Normally what is done is there will be a piece added to the stringer. It would be a triangle piece added to the top of the stringer. This will allow the molding to level off before it makes the corner. It is possible to do this without adding to the stinger but there is a lot more work involved, possibly making a custom molding on the level side.


----------



## joecaption (Nov 30, 2011)

What you need is called base cap molding not 1/4 round. 1/4 round is for the bottoms of base boards.
The make that corner I'd cut the piece long, use a sharp pencil to mark tha back side of it to get your angle. I start with some spraps first and make some trial cuts because it going to need to be a compound angle.
http://www.kuikenbrothers.com/produ...k-mouldings/item/base/kb245-base-cap-moulding


----------



## mae-ling (Dec 9, 2011)

It xan be done with 3 pieces One up the wall, one across the other wall on the flat and one little triangle where they very small area where the stringer is flat at the top. A very small triangle there with appropriate compound angles on it to go down the wall.


----------



## joecaption (Nov 30, 2011)

One problum you may run into is this looks like a really old house and real 1" thick baseboard and skirt.

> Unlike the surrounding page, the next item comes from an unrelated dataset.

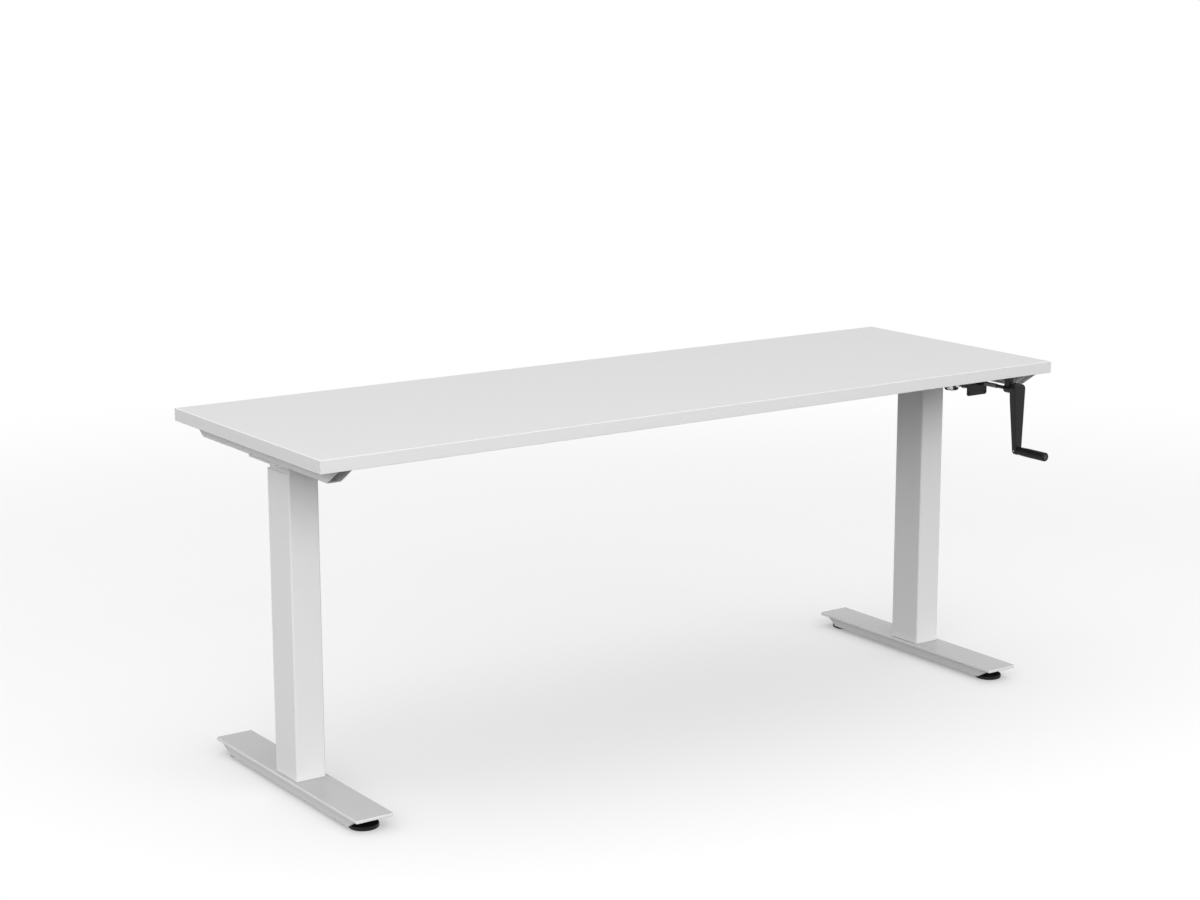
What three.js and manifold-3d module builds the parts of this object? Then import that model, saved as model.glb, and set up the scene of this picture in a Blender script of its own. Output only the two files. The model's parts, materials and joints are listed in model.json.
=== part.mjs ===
// Sit-stand desk raised and lowered by a hand crank.
// Millimetres, +Z up. X runs along the desk, the user sits on the -Y side, Z = 0 is the floor.
// The desk is drawn in its lowest position.

import * as THREE from "three";
import { mergeVertices } from "three/addons/utils/BufferGeometryUtils.js";
import Module from "manifold-3d";

const wasm = await Module();
wasm.setup();

// Worktop
const worktopLength = 1800;
const worktopDepth = 600;
const worktopThickness = 25;
const worktopHeight = 717.8;
const edgeBandThickness = 2;
const edgeBandBevel = 0.8;
const glueLine = 0.1;

// Clearances between pieces that rest on each other, and between pieces that move past each other
const seatGap = 0.3;
const runningGap = 0.3;
const cutOverrun = 1;
const leastRadius = 0.5;

// Side bracket, an upward open channel under each end of the worktop
const bracketInset = 38;
const bracketWidth = 30;
const bracketHeight = 30;
const bracketWall = 2.5;
const bracketBend = 3;
const bracketFrontSetback = 6;
const bracketRearSetback = 1;
const bracketRake = 44.5;

// Head plate between the inner column and the bracket
const headPlateThickness = 4;
const headPlateDepth = 112;
const headPlateSetback = 1;
const headPlateLip = 2.5;
const headPlateCorner = 5;

// Cross rails between the two brackets
const crossRailWidth = 20;
const crossRailWall = 2;
const crossRailBend = 2.5;
const crossRailSpacing = 80;

// Telescopic column
const legInset = 103;
const legOffset = 8;
const outerColumnWidth = 63;
const outerColumnDepth = 88;
const outerColumnWall = 1.8;
const outerColumnRadius = 4;
const neckHeight = 24;
const linerWall = 1.2;
const linerLength = 150;
const linerSetback = 1;
const innerColumnWall = 2;
const innerColumnRadius = 3;
const innerColumnLift = 28.5;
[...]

Plus for some reason some one messed up and left a low spot along the bottom of the walls.
One way to fix that (and I've never had to do this before so bare with me) 
If you were to add a piece of beaded chair rail backer, or beaded baseboard first it would bring the base cap out and would would have something flat to attach it to and make it look fancer.


----------



## joecaption (Nov 30, 2011)

Or try and picture this, Take this type trim and flip it over, That way with one piece you over come the low spot and the missing cap moulding problum.
http://www.kuikenbrothers.com/produ...em/chair-rail-miscellaneous/kb409u-chair-rail


----------



## woody121 (Jan 15, 2012)

joecaption said:


> One problum you may run into is this looks like a really old house and real 1" thick baseboard and skirt. Plus for some reason some one messed up and left a low spot along the bottom of the walls.
> One way to fix that (and I've never had to do this before so bare with me)
> If you were to add a piece of beaded chair rail backer, or beaded baseboard first it would bring the base cap out and would would have something flat to attach it to and make it look fancer.


It is an older house. Thanks for your help you gave me ideas that I haven't thought of , I agree with your other post on using the base cap and I will try the beaded baseboard also. Also thanks to everyone else who gave ideas.


----------